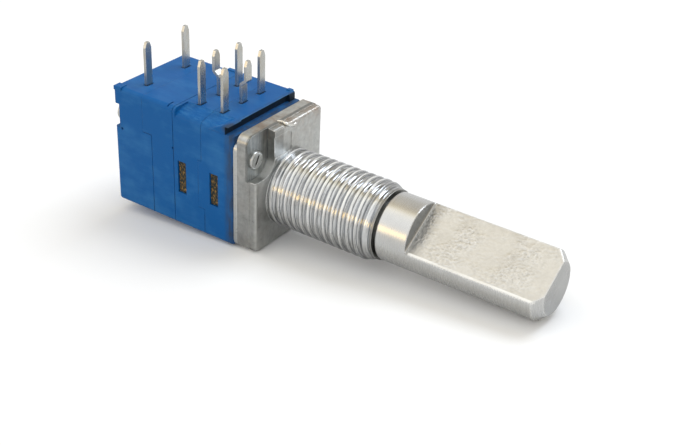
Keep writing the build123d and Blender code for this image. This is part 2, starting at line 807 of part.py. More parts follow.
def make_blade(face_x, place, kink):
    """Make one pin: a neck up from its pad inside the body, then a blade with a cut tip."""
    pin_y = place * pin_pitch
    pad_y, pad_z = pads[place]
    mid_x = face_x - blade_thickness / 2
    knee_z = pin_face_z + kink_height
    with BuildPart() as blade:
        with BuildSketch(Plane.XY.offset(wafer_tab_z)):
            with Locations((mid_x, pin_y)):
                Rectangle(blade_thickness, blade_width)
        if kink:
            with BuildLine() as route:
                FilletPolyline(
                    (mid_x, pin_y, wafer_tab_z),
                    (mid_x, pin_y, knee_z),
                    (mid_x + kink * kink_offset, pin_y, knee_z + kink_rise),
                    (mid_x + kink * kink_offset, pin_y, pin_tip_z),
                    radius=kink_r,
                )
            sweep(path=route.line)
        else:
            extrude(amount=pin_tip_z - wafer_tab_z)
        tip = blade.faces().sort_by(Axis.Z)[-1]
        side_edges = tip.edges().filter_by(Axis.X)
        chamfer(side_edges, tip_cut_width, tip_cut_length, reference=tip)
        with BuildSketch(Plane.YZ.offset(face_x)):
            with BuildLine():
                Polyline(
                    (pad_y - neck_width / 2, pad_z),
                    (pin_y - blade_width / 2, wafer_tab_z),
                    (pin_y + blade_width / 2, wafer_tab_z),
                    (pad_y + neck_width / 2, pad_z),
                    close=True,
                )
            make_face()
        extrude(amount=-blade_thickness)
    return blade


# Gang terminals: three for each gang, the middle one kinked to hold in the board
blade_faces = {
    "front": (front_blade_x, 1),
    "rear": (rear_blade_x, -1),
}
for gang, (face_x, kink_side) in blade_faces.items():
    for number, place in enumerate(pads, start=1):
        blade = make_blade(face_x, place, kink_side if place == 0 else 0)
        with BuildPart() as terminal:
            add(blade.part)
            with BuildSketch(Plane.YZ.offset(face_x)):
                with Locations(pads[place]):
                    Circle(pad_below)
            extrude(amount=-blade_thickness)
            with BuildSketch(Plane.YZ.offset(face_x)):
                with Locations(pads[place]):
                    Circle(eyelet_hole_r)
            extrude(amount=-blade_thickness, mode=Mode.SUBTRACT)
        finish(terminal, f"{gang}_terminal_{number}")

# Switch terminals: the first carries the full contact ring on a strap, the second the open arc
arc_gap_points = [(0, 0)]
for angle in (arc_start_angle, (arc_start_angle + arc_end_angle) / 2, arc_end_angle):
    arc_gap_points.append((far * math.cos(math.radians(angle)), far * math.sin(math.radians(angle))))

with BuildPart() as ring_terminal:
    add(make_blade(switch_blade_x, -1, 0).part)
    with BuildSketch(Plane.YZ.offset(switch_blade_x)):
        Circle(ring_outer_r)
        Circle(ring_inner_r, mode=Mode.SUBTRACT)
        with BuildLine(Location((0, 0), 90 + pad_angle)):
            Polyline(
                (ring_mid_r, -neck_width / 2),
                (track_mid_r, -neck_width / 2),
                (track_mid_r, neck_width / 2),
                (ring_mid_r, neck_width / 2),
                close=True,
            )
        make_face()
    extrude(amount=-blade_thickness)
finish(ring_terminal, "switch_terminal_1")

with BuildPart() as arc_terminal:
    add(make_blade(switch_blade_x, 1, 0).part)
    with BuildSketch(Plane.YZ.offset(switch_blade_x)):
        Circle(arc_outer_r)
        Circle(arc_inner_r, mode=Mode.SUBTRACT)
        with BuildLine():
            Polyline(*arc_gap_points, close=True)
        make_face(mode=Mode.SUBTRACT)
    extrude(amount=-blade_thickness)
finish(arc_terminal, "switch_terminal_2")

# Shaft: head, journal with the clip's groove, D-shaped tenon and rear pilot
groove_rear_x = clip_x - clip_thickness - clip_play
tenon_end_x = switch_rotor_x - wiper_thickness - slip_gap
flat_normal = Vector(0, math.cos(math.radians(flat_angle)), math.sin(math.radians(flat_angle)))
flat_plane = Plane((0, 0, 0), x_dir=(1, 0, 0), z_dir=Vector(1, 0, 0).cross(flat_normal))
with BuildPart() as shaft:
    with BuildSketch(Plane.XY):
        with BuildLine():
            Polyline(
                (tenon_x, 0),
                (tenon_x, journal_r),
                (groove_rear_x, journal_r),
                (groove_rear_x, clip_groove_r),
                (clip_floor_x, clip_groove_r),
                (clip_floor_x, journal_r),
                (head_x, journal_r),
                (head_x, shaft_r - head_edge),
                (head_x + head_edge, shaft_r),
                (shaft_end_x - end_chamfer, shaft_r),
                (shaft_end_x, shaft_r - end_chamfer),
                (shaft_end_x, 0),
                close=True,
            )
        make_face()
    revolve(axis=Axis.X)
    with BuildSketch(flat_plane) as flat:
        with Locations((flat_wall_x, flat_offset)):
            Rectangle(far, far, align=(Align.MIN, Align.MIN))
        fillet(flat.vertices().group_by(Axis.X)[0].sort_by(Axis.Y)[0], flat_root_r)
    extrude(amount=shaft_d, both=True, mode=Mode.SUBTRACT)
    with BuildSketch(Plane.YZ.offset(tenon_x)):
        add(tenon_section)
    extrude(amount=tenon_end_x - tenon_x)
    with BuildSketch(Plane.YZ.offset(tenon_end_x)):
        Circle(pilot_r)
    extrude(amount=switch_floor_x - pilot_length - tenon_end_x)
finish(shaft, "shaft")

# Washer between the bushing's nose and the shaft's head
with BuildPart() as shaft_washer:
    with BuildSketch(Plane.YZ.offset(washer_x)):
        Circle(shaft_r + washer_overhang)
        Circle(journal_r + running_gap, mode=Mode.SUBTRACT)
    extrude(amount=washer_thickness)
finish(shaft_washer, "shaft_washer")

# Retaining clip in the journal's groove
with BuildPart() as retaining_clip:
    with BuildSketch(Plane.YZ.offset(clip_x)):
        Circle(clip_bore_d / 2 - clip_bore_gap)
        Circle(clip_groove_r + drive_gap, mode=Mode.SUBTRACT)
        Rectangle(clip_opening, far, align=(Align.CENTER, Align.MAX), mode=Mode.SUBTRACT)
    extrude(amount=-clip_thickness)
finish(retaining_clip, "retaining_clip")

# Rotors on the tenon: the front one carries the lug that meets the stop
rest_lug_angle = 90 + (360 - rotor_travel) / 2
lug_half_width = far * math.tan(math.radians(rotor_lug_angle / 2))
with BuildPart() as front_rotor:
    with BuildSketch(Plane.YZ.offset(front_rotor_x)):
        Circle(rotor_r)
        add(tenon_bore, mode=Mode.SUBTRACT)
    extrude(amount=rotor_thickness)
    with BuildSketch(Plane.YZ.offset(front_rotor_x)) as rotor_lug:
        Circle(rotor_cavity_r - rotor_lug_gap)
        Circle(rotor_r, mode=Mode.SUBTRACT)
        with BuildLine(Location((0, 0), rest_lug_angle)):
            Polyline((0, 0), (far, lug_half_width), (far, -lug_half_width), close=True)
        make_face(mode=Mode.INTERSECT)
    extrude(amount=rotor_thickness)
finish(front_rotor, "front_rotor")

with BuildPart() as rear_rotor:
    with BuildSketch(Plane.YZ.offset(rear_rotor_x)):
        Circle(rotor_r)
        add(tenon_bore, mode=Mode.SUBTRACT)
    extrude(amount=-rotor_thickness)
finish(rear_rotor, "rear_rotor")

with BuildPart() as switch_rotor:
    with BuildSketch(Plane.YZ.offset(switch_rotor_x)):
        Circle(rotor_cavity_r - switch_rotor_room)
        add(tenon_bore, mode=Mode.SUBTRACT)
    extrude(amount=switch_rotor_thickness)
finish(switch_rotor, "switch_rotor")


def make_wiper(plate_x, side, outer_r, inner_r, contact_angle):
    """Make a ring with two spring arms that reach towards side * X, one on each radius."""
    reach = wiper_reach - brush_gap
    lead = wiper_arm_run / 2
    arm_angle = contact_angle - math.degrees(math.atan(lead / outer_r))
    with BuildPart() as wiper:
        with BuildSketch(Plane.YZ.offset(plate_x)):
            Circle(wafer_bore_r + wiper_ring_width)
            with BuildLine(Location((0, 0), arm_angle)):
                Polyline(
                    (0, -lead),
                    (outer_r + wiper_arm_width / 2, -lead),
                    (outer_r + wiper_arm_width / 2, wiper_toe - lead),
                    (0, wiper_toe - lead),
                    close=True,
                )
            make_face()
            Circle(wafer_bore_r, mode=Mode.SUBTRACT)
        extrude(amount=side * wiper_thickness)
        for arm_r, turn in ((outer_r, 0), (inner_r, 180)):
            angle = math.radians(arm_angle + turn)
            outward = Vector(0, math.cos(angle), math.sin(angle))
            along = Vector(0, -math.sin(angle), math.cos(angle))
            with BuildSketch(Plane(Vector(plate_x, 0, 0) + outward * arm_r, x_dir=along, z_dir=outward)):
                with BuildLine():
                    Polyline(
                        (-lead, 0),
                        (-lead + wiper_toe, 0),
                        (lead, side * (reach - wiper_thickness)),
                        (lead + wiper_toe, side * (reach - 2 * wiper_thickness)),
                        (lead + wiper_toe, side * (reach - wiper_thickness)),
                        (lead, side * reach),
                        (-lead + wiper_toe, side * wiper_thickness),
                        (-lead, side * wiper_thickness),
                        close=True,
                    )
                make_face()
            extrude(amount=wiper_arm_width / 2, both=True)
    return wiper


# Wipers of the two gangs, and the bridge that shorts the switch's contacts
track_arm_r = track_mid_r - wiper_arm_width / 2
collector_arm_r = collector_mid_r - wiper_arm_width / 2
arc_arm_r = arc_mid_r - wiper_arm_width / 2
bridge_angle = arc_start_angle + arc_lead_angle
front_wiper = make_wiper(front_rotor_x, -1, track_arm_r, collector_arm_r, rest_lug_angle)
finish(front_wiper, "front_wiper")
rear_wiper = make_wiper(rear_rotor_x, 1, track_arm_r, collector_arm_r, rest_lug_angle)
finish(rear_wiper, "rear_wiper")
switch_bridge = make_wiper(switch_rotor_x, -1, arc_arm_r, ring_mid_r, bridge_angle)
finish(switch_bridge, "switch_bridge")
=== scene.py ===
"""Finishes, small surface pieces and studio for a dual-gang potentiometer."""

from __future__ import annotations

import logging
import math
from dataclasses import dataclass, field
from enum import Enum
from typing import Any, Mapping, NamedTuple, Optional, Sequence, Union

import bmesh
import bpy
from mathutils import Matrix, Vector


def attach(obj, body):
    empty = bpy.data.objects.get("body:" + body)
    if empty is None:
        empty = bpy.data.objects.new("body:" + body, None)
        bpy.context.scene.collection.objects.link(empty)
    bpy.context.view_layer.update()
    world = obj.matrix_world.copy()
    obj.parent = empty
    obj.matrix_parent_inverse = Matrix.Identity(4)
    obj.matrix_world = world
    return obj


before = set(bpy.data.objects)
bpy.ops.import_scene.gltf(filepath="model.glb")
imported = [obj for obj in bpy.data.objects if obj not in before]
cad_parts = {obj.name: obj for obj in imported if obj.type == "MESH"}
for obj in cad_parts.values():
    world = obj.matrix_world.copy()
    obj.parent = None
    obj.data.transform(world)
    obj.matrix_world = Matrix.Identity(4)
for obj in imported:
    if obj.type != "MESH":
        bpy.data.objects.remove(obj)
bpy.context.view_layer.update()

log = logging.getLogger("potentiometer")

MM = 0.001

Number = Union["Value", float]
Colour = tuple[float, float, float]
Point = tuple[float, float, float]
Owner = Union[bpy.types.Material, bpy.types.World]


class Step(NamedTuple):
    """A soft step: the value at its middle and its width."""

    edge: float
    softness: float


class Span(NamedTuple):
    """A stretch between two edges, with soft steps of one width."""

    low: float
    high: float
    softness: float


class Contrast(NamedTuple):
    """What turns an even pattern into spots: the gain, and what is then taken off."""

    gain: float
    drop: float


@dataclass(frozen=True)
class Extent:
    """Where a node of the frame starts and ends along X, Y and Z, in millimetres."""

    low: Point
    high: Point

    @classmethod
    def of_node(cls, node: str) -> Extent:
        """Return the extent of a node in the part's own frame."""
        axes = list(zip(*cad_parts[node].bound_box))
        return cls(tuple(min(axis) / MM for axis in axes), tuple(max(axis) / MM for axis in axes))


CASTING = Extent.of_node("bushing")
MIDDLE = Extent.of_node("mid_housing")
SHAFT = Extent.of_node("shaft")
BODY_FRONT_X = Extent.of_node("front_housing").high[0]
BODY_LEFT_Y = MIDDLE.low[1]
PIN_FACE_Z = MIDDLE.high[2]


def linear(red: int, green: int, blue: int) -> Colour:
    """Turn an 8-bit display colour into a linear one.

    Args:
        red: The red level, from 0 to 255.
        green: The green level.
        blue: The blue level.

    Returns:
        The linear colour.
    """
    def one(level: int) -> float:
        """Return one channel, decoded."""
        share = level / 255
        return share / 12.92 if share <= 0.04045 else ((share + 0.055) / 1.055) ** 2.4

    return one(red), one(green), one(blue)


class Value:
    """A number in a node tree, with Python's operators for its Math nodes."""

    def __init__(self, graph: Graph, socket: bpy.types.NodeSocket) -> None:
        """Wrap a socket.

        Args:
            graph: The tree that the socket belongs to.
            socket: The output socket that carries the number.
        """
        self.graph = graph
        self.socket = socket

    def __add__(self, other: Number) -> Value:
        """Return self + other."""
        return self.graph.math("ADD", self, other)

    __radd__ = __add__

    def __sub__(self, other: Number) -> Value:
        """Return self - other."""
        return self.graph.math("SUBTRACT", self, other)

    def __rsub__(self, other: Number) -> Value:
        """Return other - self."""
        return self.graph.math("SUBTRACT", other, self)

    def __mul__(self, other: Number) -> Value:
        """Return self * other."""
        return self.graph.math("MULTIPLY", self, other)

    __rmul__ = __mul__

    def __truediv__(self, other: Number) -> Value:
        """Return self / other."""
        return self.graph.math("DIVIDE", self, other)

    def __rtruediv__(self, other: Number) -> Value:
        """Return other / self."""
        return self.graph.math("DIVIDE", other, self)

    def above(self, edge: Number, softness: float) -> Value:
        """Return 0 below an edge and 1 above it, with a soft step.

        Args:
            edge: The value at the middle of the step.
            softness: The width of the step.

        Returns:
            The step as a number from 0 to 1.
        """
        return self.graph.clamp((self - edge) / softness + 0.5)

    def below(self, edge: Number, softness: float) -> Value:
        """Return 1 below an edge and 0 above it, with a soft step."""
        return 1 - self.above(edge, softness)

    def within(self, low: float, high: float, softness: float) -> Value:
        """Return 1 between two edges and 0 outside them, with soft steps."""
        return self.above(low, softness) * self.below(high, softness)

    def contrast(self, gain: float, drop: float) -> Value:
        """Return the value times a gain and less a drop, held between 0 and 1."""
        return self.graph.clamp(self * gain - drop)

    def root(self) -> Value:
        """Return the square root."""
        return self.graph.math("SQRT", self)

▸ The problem
Reproduce the lines exactly, taking as the first line the one with "# Wipers of" and as the last line the one with "bpy.context.scene.collection.objects.link(empty)", and include nothing else.

▸ Full response
# Wipers of the two gangs, and the bridge that shorts the switch's contacts
track_arm_r = track_mid_r - wiper_arm_width / 2
collector_arm_r = collector_mid_r - wiper_arm_width / 2
arc_arm_r = arc_mid_r - wiper_arm_width / 2
bridge_angle = arc_start_angle + arc_lead_angle
front_wiper = make_wiper(front_rotor_x, -1, track_arm_r, collector_arm_r, rest_lug_angle)
finish(front_wiper, "front_wiper")
rear_wiper = make_wiper(rear_rotor_x, 1, track_arm_r, collector_arm_r, rest_lug_angle)
finish(rear_wiper, "rear_wiper")
switch_bridge = make_wiper(switch_rotor_x, -1, arc_arm_r, ring_mid_r, bridge_angle)
finish(switch_bridge, "switch_bridge")
=== scene.py ===
"""Finishes, small surface pieces and studio for a dual-gang potentiometer."""

from __future__ import annotations

import logging
import math
from dataclasses import dataclass, field
from enum import Enum
from typing import Any, Mapping, NamedTuple, Optional, Sequence, Union

import bmesh
import bpy
from mathutils import Matrix, Vector


def attach(obj, body):
    empty = bpy.data.objects.get("body:" + body)
    if empty is None:
        empty = bpy.data.objects.new("body:" + body, None)
        bpy.context.scene.collection.objects.link(empty)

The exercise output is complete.